2000. Bright, ambitious, and yearning for adulthood, fifteen-year-old Vanessa Wye becomes entangled in an affair with Jacob Strane, her magnetic and guileful forty-two-year-old English teacher.

2017. Amid the rising wave of allegations against powerful men, a reckoning is coming due. Strane has been accused of sexual abuse by a former student, who reaches out to Vanessa, and now Vanessa suddenly finds herself facing an impossible choice: remain silent, firm in the belief that her teenage self willingly engaged in this relationship, or redefine herself and the events of her past. But how can Vanessa reject her first love, the man who fundamentally transformed her and has been a persistent presence in her life? Is it possible that the man she loved as a teenager—and who professed to worship only her—may be far different from what she has always believed?

Alternating between Vanessa’s present and her past, My Dark Vanessa juxtaposes memory and trauma with the breathless excitement of a teenage girl discovering the power her own body can wield. Thought-provoking and impossible to put down, this is a masterful portrayal of troubled adolescence and its repercussions that raises vital questions about agency, consent, complicity, and victimhood. Written with the haunting intimacy of The Girls and the creeping intensity of Room, My Dark Vanessa is an era-defining novel that brilliantly captures and reflects the shifting cultural mores transforming our relationships and society itself.


my review

My Dark Vanessa is a deeply dark novel that was incredibly uncomfortable to read at times and equally as difficult to process. But it is also a book that I found to be meaningful and important.

It’s the story of Vanessa, who at just 15, becomes inextricably involved with her teacher, Jacob Strane, a man twenty-seven years her senior. The relationship between them is dark from the very beginning. As a reader, we see the grooming process, see Vanessa fall under his spell, even as some part of her rejects it. But that part isn’t enough to keep her away, and she becomes obsessed. But this is not a love story, even as Vanessa often sees it as such. Far from it.

The story is told from Vanessa’s point of view, alternating between her present and her past. That sets up a juxtaposition between the memories of a teenage girl just coming into her own and the damage her obsession has done to her entire being. The dual timelines serve to underscore the effect of the relationship on Vanessa, having the advantage to see what young Vanessa can’t. By having the advantage of seeing the older Vanessa. And that’s the most heartbreaking part of the novel… the struggles that older Vanessa has in reconciling the truth of her relationship with Strane. Did she enter into it willingly, or was she groomed?

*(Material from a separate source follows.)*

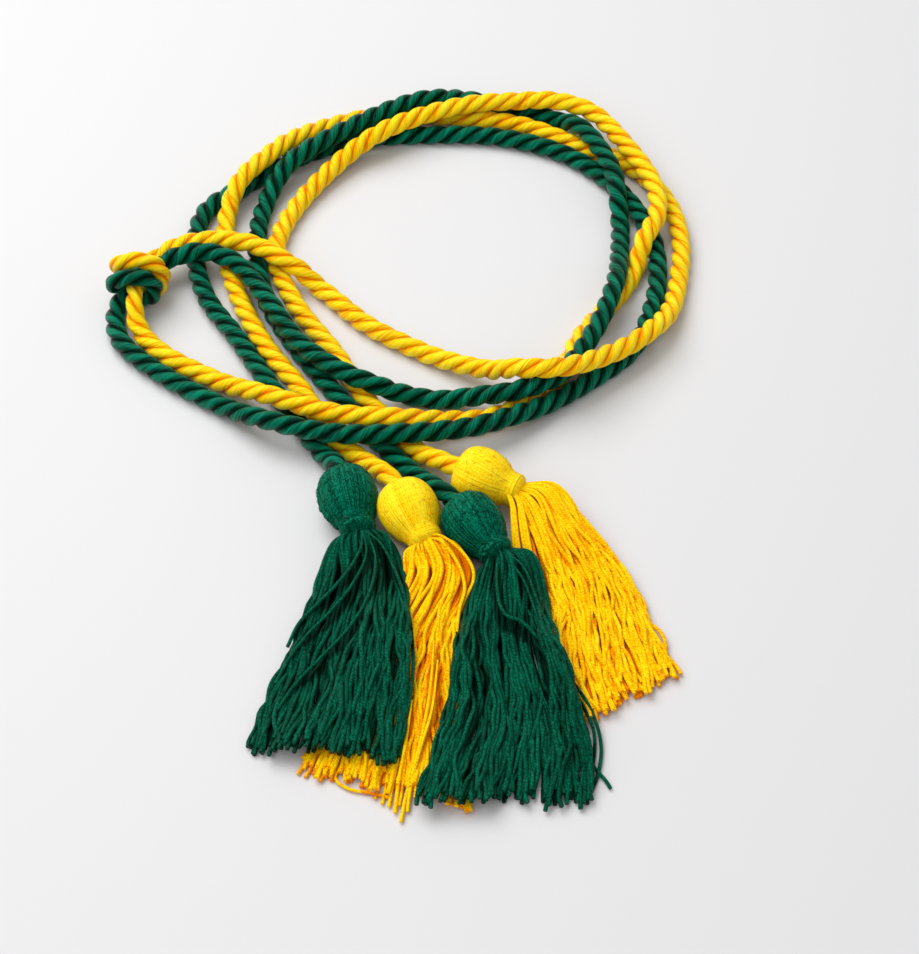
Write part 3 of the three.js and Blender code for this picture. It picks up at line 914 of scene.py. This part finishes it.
def settle(piece, place, seed=None):
    """Puts a tassel's piece in its place, a little out of true, and none of it below the surface."""
    mesh = piece.data
    at = points_of(mesh)
    if seed is not None:
        turn = np.arctan2(at[:, 1], at[:, 0])
        swell = 0.012 * np.sin(2 * turn + seed + 90 * at[:, 2])
        swell += 0.01 * np.sin(5 * turn + 2 * seed + 300 * at[:, 2])
        at[:, :2] *= (1 + swell)[:, None]
    turned = np.array(place.to_3x3())
    at = at @ turned.T + np.array(place.translation)
    at[:, 2] = np.maximum(at[:, 2], LOWEST)
    mesh.vertices.foreach_set("co", at.ravel())
    mesh.update()


def loose_fibres(name, line, colour, seed):
    """Short fibres that stand a little off a head, each a low arch over its threads."""
    rng = random.Random(seed)
    hairs = []
    for _ in range(HAIRS[colour]):
        share = rng.uniform(0.06, 0.94)
        k = int(share * (len(line) - 1))
        turn, lean, rise = rng.uniform(0, math.tau), rng.uniform(-0.35, 0.35), rng.uniform(0.05, 0.65)
        hair = []
        for j in range(HAIR_POINTS):
            at = line[min(k + j // 2, len(line) - 1)]
            out = at[0] + (0.12 + rise * math.sin(math.pi * j / 3)) * MM
            a = turn + lean * j / 3
            hair.append((out * math.cos(a), out * math.sin(a), at[2] + 0.5 * MM * (j % 2)))
        hairs.append(np.array(hair))
    radii = [np.ones(HAIR_POINTS)] * len(hairs)
    shades = [rng.uniform(*HAIR_SHADES[colour]) for _ in hairs]
    thread = FINISHES[colour]["thread"]
    return yarns(f"{name}_fuzz", hairs, radii, shades, HAIR_RADIUS, HAIR_SIDES, thread)


def make_head(name, tassel, colour, seed):
    """A head's threads, its core and its loose fibres. Below the neck they run into the fringe."""
    place, reach = along_axis(tassel)
    length = reach - NECK_LENGTH
    outline = [(share * HEAD_RADIUS, 0.0, along * length) for along, share in HEAD_OUTLINE]
    outline.append((NECK_RADIUS * 0.95, 0.0, reach + 0.3 * MM))
    outline.append((NECK_RADIUS * 0.5, 0.0, reach + 1.6 * MM))
    line = evenly(smooth_line(outline, per_part=6), HEAD_STEP)
    threads = grow(
        f"{name}_head",
        open_curve(f"{name}_head_path", [line]),
        HEAD_THREADING,
        {
            "Threads": HEAD_THREADS,
            "Fullness": FULLNESS[colour],
            "Slant": HEAD_SLANT,
            "Sides": THREAD_SIDES,
            "Seed": seed,
            "Material": FINISHES[colour]["thread"],
        },
    )
    fuzz = loose_fibres(name, line, colour, seed)
    core = turned_core(f"{name}_core", [(x - CORE_SUNK, z) for x, _, z in line], CORE_SIDES)
    core.data.materials.append(FINISHES[colour]["thread"])
    for piece in (threads, core, fuzz):
        settle(piece, place, seed)
    return threads, core, fuzz


def turned_core(name, rings, sides):
    """A closed turned form under the threads, from each ring's radius and height."""
    verts, faces = [], []
    for x, z in rings:
        for k in range(sides):
            a = math.tau * k / sides
            verts.append((x * math.cos(a), x * math.sin(a), z))
    for r in range(len(rings) - 1):
        for k in range(sides):
            a, b = r * sides + k, r * sides + (k + 1) % sides
            faces.append((a, b, b + sides, a + sides))
    verts.append((0, 0, rings[0][1]))
    verts.append((0, 0, rings[-1][1]))
    top, bottom = len(verts) - 2, len(verts) - 1
    last = (len(rings) - 1) * sides
    for k in range(sides):
        faces.append(((k + 1) % sides, k, top))
        faces.append((last + k, last + (k + 1) % sides, bottom))
    mesh = bpy.data.meshes.new(name)
    mesh.from_pydata(verts, [], faces)
    mesh.update()
    for polygon in mesh.polygons:
        polygon.use_smooth = True
    return put(name, mesh)


def make_binding(name, tassel, colour, seed):
    """Turns of thread wound tight round the neck, with a small knot on those tied off in front."""
    place, reach = along_axis(tassel)
    count = BINDING_TURNS * BINDING_STEPS
    points = []
    for k in range(count + 1):
        a = math.tau * k / BINDING_STEPS
        r = NECK_RADIUS + THREAD * 0.5 + BINDING_WOBBLE * math.sin(a * 0.37 + seed)
        z = reach - NECK_LENGTH + THREAD + (NECK_LENGTH - 2 * THREAD) * k / count
        points.append((r * math.cos(a), r * math.sin(a), z))
    lines = [np.array(points)]
    if tassel["knot"] is not None:
        facing = place.to_3x3().inverted() @ Vector(tassel["knot"])
        out = Vector((facing.x, facing.y, 0)).normalized()
        middle = out * (NECK_RADIUS + 0.7 * MM) + Vector((0, 0, reach - NECK_LENGTH * 0.45))
        side = out.cross(Vector((0, 0, 1)))
        knot = []
        for k in range(TIE_STEPS + 1):
            a = math.tau * k / TIE_STEPS
            flat = (math.sin(a) + 2 * math.sin(2 * a), math.cos(a) - 2 * math.cos(2 * a))
            at = middle + side * (0.85 * MM * flat[0]) + Vector((0, 0, 0.6 * MM * flat[1]))
            knot.append(at - out * (0.5 * MM * math.sin(3 * a)))
        lines.append(np.array(knot))
    radii = [np.full(len(line), thickness) for line, thickness in zip(lines, (1.0, TIE_THICKER))]
    shades = [0.5] * len(lines)
    thread = FINISHES[colour]["thread"]
    piece = yarns(f"{name}_binding", lines, radii, shades, THREAD, BINDING_SIDES, thread)
    settle(piece, place)
    return piece


for number, (name, tassel) in enumerate(TASSELS.items()):
    colour = name.split("_")[0]
    skirt = make_skirt(name, tassel, colour, FRINGE_SEED + number)
    for piece in (skirt, *make_head(name, tassel, colour, HEAD_SEED + number)):
        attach(piece, "root")
        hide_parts(f"tassel_{name}")
    wound = make_binding(name, tassel, colour, BINDING_SEED + number)
    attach(wound, "root")
    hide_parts(f"binding_{name}")

# Floor and light
FLOOR_COLOUR = (0.655, 0.65, 0.655, 1.0)
FLOOR_REACH = 4
SKY_STRENGTH = 0.52


def pale_floor():
    far = FLOOR_REACH
    mesh = bpy.data.meshes.new("floor")
    mesh.from_pydata([(-far, -far, 0), (far, -far, 0), (far, far, 0), (-far, far, 0)], [], [(0, 1, 2, 3)])
    floor = put("floor", mesh)
    material, t = blank_material("pale_floor")
    surface = t.add("ShaderNodeBsdfPrincipled", {}, {"Base Color": FLOOR_COLOUR, "Roughness": 0.7})
    t.add("ShaderNodeOutputMaterial", {}, {"Surface": surface})
    mesh.materials.append(material)


def soft_light(name, place, size, power):
    """A square lamp that shines at the middle of the part."""
    data = bpy.data.lights.new(name, "AREA")
    data.energy = power
    data.size = size
    light = put(name, data)
    light.location = place
    light.rotation_euler = (-Vector(place)).to_track_quat("-Z", "Y").to_euler()


pale_floor()
soft_light("key_light", (-0.5, 0.45, 1.05), size=1.1, power=15.2)
soft_light("front_fill", (-0.5, -0.9, 1.2), size=1.4, power=6.0)
world = bpy.data.worlds.new("studio")
world.use_nodes = True
background = world.node_tree.nodes["Background"]
background.inputs["Color"].default_value = (1.0, 1.0, 1.0, 1.0)
background.inputs["Strength"].default_value = SKY_STRENGTH
bpy.context.scene.world = world
bpy.context.scene.view_settings.view_transform = "Standard"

Everything she is has been defined by this man, this relationship. To accept that maybe it might have been something different would mean redefining everything she is.

There are many readers who feel like there were too many sexual scenes between Strane and Vanessa, enough to make it feel as if it were gratuitous. And that they were too descriptive. That it was all too romanticized. I do not agree. To me, those things were all integral parts of the story. Does it make a reader uncomfortable? Yes, it does. But that is because we, as readers, have distance from the story. We see the situation for what it is because we are looking at it through a different lens. But Vanessa, at 15, was torn between love and repulsion, desperate to matter, to feel. And there was a weird power for her, knowing that this older man yearned for her, a power that she craved and that fueled her obsession.

This book came at a relevant time, in this post-Me Too movement time, making the story that much more thought-provoking and meaningful. It puts a spotlight on psychological manipulation, on grooming, on the long-term fallout from trauma.

About Kate Elizabeth Russell

Kate Elizabeth Russell was born and raised in eastern Maine. She holds an MFA from Indiana University and a PhD from the University of Kansas. My Dark Vanessa is her debut novel.